Source material:
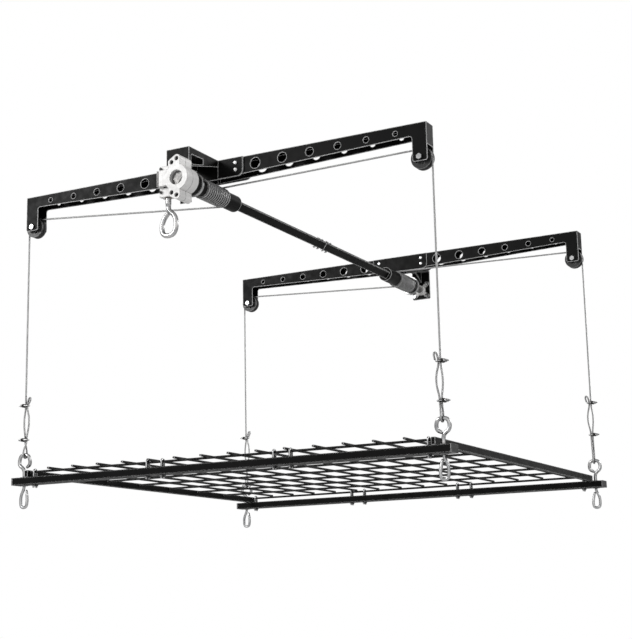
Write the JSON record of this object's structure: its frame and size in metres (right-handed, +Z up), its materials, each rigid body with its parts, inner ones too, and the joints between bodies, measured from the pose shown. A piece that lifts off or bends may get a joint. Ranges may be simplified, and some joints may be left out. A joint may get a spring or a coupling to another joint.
{
  "type": "ceiling storage lift",
  "caption": "Ceiling-mounted storage lift: two cross-beams, a cranked worm gearbox, a long drive shaft with cable drums, pulleys and a wire deck hung on cables.",
  "frame": {"origin": "centre of the four ceiling bolt holes, in the plane of the beam tops", "axes": "+Z up into the ceiling, +X along the cross-beams, +Y along the drive shaft from the gearbox to the rear bearing"},
  "size_m": [1.2192, 1.425, 0.8207],
  "materials": {
    "black_powder_coat": "black powder coat with light wear along the edges",
    "cast_aluminium": "pale die casting, satin",
    "zinc_plate": "bright zinc plate",
    "dark_clip": "blackened malleable iron",
    "wire_rope": "galvanised steel wire rope",
    "pulley_nylon": "black moulded nylon",
    "gear_steel": "plain machined steel",
    "bronze_bush": "sintered bronze",
    "cap_plastic": "black moulded plastic"
  },
  "bodies": {
    "ceiling_frame": {"front_left_arm": "black_powder_coat", "front_right_arm": "black_powder_coat", "rear_left_arm": "black_powder_coat", "rear_right_arm": "black_powder_coat", "front_mid_channel": "black_powder_coat", "rear_mid_channel": "black_powder_coat", "frame_rivets": "zinc_plate", "gearbox_bracket": "black_powder_coat", "rear_bearing_bracket": "black_powder_coat", "gearbox_front_cover": "cast_aluminium", "gearbox_rear_housing": "cast_aluminium", "gearbox_screws": "dark_clip", "worm_bushes": "bronze_bush", "rear_bearing": "cast_aluminium", "rear_bearing_bolts": "zinc_plate", "pulley_axles": "zinc_plate", "pulley_nuts": "zinc_plate", "cable_runs": "wire_rope", "cable_drops": "wire_rope"},
    "drive_shaft": {"drive_stub": "gear_steel", "worm_wheel": "gear_steel", "front_hub": "black_powder_coat", "drum_flanges": "zinc_plate", "front_drum": "black_powder_coat", "rear_drum": "black_powder_coat", "wound_cables": "wire_rope", "front_tube": "black_powder_coat", "rear_tube": "black_powder_coat", "tube_coupler": "gear_steel", "coupler_bolts": "zinc_plate", "rear_axle": "gear_steel", "rear_snap_ring": "zinc_plate"},
    "crank_worm": {"worm": "gear_steel", "crank_eye": "zinc_plate"},
    "deck": {"front_bar": "black_powder_coat", "rear_bar": "black_powder_coat", "bar_end_caps": "cap_plastic", "left_side_rail": "black_powder_coat", "right_side_rail": "black_powder_coat", "cross_wires": "black_powder_coat", "long_wires": "black_powder_coat", "deck_u_bolts": "zinc_plate", "u_bolt_nuts": "zinc_plate", "wire_saddles": "black_powder_coat"},
    "front_left_wheel": {"front_left_pulley": "pulley_nylon"},
    "front_left_swivel": {"front_left_hook": "zinc_plate", "front_left_cable_end": "wire_rope", "front_left_clips": "dark_clip"},
    "front_right_wheel": {"front_right_pulley": "pulley_nylon"},
    "front_right_swivel": {"front_right_hook": "zinc_plate", "front_right_cable_end": "wire_rope", "front_right_clips": "dark_clip"},
    "rear_left_wheel": {"rear_left_pulley": "pulley_nylon"},
    "rear_left_swivel": {"rear_left_hook": "zinc_plate", "rear_left_cable_end": "wire_rope", "rear_left_clips": "dark_clip"},
    "rear_right_wheel": {"rear_right_pulley": "pulley_nylon"},
    "rear_right_swivel": {"rear_right_hook": "zinc_plate", "rear_right_cable_end": "wire_rope", "rear_right_clips": "dark_clip"}
  },
  "joints": [
    {"name": "deck_lift", "type": "slide", "parent": "ceiling_frame", "child": "deck", "axis": [0, 0, 1], "range_m": [0, 0.36], "deforming": ["cable_drops"]},
    {"name": "shaft_turn", "type": "hinge", "parent": "ceiling_frame", "child": "drive_shaft", "pos_m": [0.018, 0, -0.09], "axis": [0, 1, 0], "range_deg": [-918.7, 0]},
    {"name": "crank_turn", "type": "hinge", "parent": "ceiling_frame", "child": "crank_worm", "pos_m": [-0.0175, -0.738, -0.09], "axis": [0, 0, 1], "range_deg": [0, 11919.5]},
    {"name": "front_left_pulley_turn", "type": "hinge", "parent": "ceiling_frame", "child": "front_left_wheel", "pos_m": [-0.559, -0.556, -0.082], "axis": [0, 1, 0], "range_deg": [0, 861.4]},
    {"name": "front_right_pulley_turn", "type": "hinge", "parent": "ceiling_frame", "child": "front_right_wheel", "pos_m": [0.559, -0.556, -0.082], "axis": [0, 1, 0], "range_deg": [-861.4, 0]},
    {"name": "rear_left_pulley_turn", "type": "hinge", "parent": "ceiling_frame", "child": "rear_left_wheel", "pos_m": [-0.559, 0.556, -0.082], "axis": [0, 1, 0], "range_deg": [0, 861.4]},
    {"name": "rear_right_pulley_turn", "type": "hinge", "parent": "ceiling_frame", "child": "rear_right_wheel", "pos_m": [0.559, 0.556, -0.082], "axis": [0, 1, 0], "range_deg": [-861.4, 0]},
    {"name": "front_left_hook_swivel", "type": "hinge", "parent": "deck", "child": "front_left_swivel", "pos_m": [-0.583, -0.556, -0.7416], "axis": [0, 0, 1], "range_deg": [-90, 90]},
    {"name": "front_right_hook_swivel", "type": "hinge", "parent": "deck", "child": "front_right_swivel", "pos_m": [0.583, -0.556, -0.7416], "axis": [0, 0, 1], "range_deg": [-90, 90]},
    {"name": "rear_left_hook_swivel", "type": "hinge", "parent": "deck", "child": "rear_left_swivel", "pos_m": [-0.583, 0.556, -0.7416], "axis": [0, 0, 1], "range_deg": [-90, 90]},
    {"name": "rear_right_hook_swivel", "type": "hinge", "parent": "deck", "child": "rear_right_swivel", "pos_m": [0.583, 0.556, -0.7416], "axis": [0, 0, 1], "range_deg": [-90, 90]}
  ],
  "couplings": [
    {"joint": "shaft_turn", "follows": "deck_lift", "rad_per_m": -44.444},
    {"joint": "crank_turn", "follows": "deck_lift", "rad_per_m": 577.78},
    {"joint": "front_left_pulley_turn", "follows": "deck_lift", "rad_per_m": 41.667},
    {"joint": "front_right_pulley_turn", "follows": "deck_lift", "rad_per_m": -41.667},
    {"joint": "rear_left_pulley_turn", "follows": "deck_lift", "rad_per_m": 41.667},
    {"joint": "rear_right_pulley_turn", "follows": "deck_lift", "rad_per_m": -41.667}
  ]
}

Short task:
Without leaving anything out, quote all the data.

Solution for this problem:
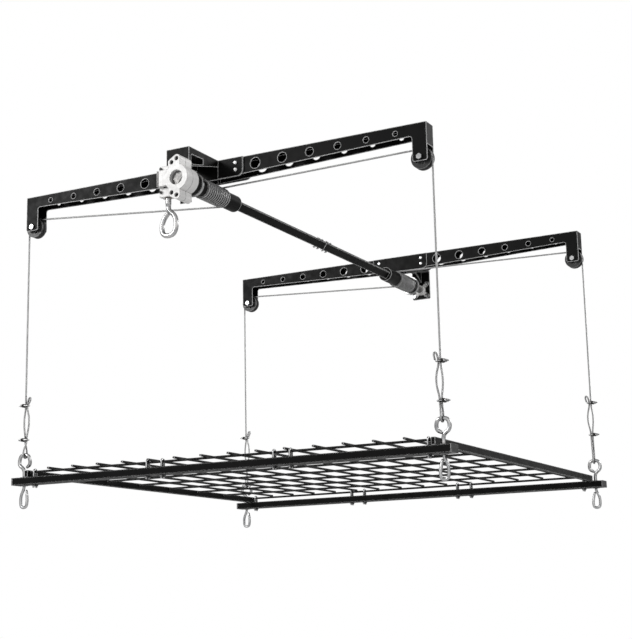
Write the JSON record of this object's structure: its frame and size in metres (right-handed, +Z up), its materials, each rigid body with its parts, inner ones too, and the joints between bodies, measured from the pose shown. A piece that lifts off or bends may get a joint. Ranges may be simplified, and some joints may be left out. A joint may get a spring or a coupling to another joint.
{
  "type": "ceiling storage lift",
  "caption": "Ceiling-mounted storage lift: two cross-beams, a cranked worm gearbox, a long drive shaft with cable drums, pulleys and a wire deck hung on cables.",
  "frame": {"origin": "centre of the four ceiling bolt holes, in the plane of the beam tops", "axes": "+Z up into the ceiling, +X along the cross-beams, +Y along the drive shaft from the gearbox to the rear bearing"},
  "size_m": [1.2192, 1.425, 0.8207],
  "materials": {
    "black_powder_coat": "black powder coat with light wear along the edges",
    "cast_aluminium": "pale die casting, satin",
    "zinc_plate": "bright zinc plate",
    "dark_clip": "blackened malleable iron",
    "wire_rope": "galvanised steel wire rope",
    "pulley_nylon": "black moulded nylon",
    "gear_steel": "plain machined steel",
    "bronze_bush": "sintered bronze",
    "cap_plastic": "black moulded plastic"
  },
  "bodies": {
    "ceiling_frame": {"front_left_arm": "black_powder_coat", "front_right_arm": "black_powder_coat", "rear_left_arm": "black_powder_coat", "rear_right_arm": "black_powder_coat", "front_mid_channel": "black_powder_coat", "rear_mid_channel": "black_powder_coat", "frame_rivets": "zinc_plate", "gearbox_bracket": "black_powder_coat", "rear_bearing_bracket": "black_powder_coat", "gearbox_front_cover": "cast_aluminium", "gearbox_rear_housing": "cast_aluminium", "gearbox_screws": "dark_clip", "worm_bushes": "bronze_bush", "rear_bearing": "cast_aluminium", "rear_bearing_bolts": "zinc_plate", "pulley_axles": "zinc_plate", "pulley_nuts": "zinc_plate", "cable_runs": "wire_rope", "cable_drops": "wire_rope"},
    "drive_shaft": {"drive_stub": "gear_steel", "worm_wheel": "gear_steel", "front_hub": "black_powder_coat", "drum_flanges": "zinc_plate", "front_drum": "black_powder_coat", "rear_drum": "black_powder_coat", "wound_cables": "wire_rope", "front_tube": "black_powder_coat", "rear_tube": "black_powder_coat", "tube_coupler": "gear_steel", "coupler_bolts": "zinc_plate", "rear_axle": "gear_steel", "rear_snap_ring": "zinc_plate"},
    "crank_worm": {"worm": "gear_steel", "crank_eye": "zinc_plate"},
    "deck": {"front_bar": "black_powder_coat", "rear_bar": "black_powder_coat", "bar_end_caps": "cap_plastic", "left_side_rail": "black_powder_coat", "right_side_rail": "black_powder_coat", "cross_wires": "black_powder_coat", "long_wires": "black_powder_coat", "deck_u_bolts": "zinc_plate", "u_bolt_nuts": "zinc_plate", "wire_saddles": "black_powder_coat"},
    "front_left_wheel": {"front_left_pulley": "pulley_nylon"},
    "front_left_swivel": {"front_left_hook": "zinc_plate", "front_left_cable_end": "wire_rope", "front_left_clips": "dark_clip"},
    "front_right_wheel": {"front_right_pulley": "pulley_nylon"},
    "front_right_swivel": {"front_right_hook": "zinc_plate", "front_right_cable_end": "wire_rope", "front_right_clips": "dark_clip"},
    "rear_left_wheel": {"rear_left_pulley": "pulley_nylon"},
    "rear_left_swivel": {"rear_left_hook": "zinc_plate", "rear_left_cable_end": "wire_rope", "rear_left_clips": "dark_clip"},
    "rear_right_wheel": {"rear_right_pulley": "pulley_nylon"},
    "rear_right_swivel": {"rear_right_hook": "zinc_plate", "rear_right_cable_end": "wire_rope", "rear_right_clips": "dark_clip"}
  },
  "joints": [
    {"name": "deck_lift", "type": "slide", "parent": "ceiling_frame", "child": "deck", "axis": [0, 0, 1], "range_m": [0, 0.36], "deforming": ["cable_drops"]},
    {"name": "shaft_turn", "type": "hinge", "parent": "ceiling_frame", "child": "drive_shaft", "pos_m": [0.018, 0, -0.09], "axis": [0, 1, 0], "range_deg": [-918.7, 0]},
    {"name": "crank_turn", "type": "hinge", "parent": "ceiling_frame", "child": "crank_worm", "pos_m": [-0.0175, -0.738, -0.09], "axis": [0, 0, 1], "range_deg": [0, 11919.5]},
    {"name": "front_left_pulley_turn", "type": "hinge", "parent": "ceiling_frame", "child": "front_left_wheel", "pos_m": [-0.559, -0.556, -0.082], "axis": [0, 1, 0], "range_deg": [0, 861.4]},
    {"name": "front_right_pulley_turn", "type": "hinge", "parent": "ceiling_frame", "child": "front_right_wheel", "pos_m": [0.559, -0.556, -0.082], "axis": [0, 1, 0], "range_deg": [-861.4, 0]},
    {"name": "rear_left_pulley_turn", "type": "hinge", "parent": "ceiling_frame", "child": "rear_left_wheel", "pos_m": [-0.559, 0.556, -0.082], "axis": [0, 1, 0], "range_deg": [0, 861.4]},
    {"name": "rear_right_pulley_turn", "type": "hinge", "parent": "ceiling_frame", "child": "rear_right_wheel", "pos_m": [0.559, 0.556, -0.082], "axis": [0, 1, 0], "range_deg": [-861.4, 0]},
    {"name": "front_left_hook_swivel", "type": "hinge", "parent": "deck", "child": "front_left_swivel", "pos_m": [-0.583, -0.556, -0.7416], "axis": [0, 0, 1], "range_deg": [-90, 90]},
    {"name": "front_right_hook_swivel", "type": "hinge", "parent": "deck", "child": "front_right_swivel", "pos_m": [0.583, -0.556, -0.7416], "axis": [0, 0, 1], "range_deg": [-90, 90]},
    {"name": "rear_left_hook_swivel", "type": "hinge", "parent": "deck", "child": "rear_left_swivel", "pos_m": [-0.583, 0.556, -0.7416], "axis": [0, 0, 1], "range_deg": [-90, 90]},
    {"name": "rear_right_hook_swivel", "type": "hinge", "parent": "deck", "child": "rear_right_swivel", "pos_m": [0.583, 0.556, -0.7416], "axis": [0, 0, 1], "range_deg": [-90, 90]}
  ],
  "couplings": [
    {"joint": "shaft_turn", "follows": "deck_lift", "rad_per_m": -44.444},
    {"joint": "crank_turn", "follows": "deck_lift", "rad_per_m": 577.78},
    {"joint": "front_left_pulley_turn", "follows": "deck_lift", "rad_per_m": 41.667},
    {"joint": "front_right_pulley_turn", "follows": "deck_lift", "rad_per_m": -41.667},
    {"joint": "rear_left_pulley_turn", "follows": "deck_lift", "rad_per_m": 41.667},
    {"joint": "rear_right_pulley_turn", "follows": "deck_lift", "rad_per_m": -41.667}
  ]
}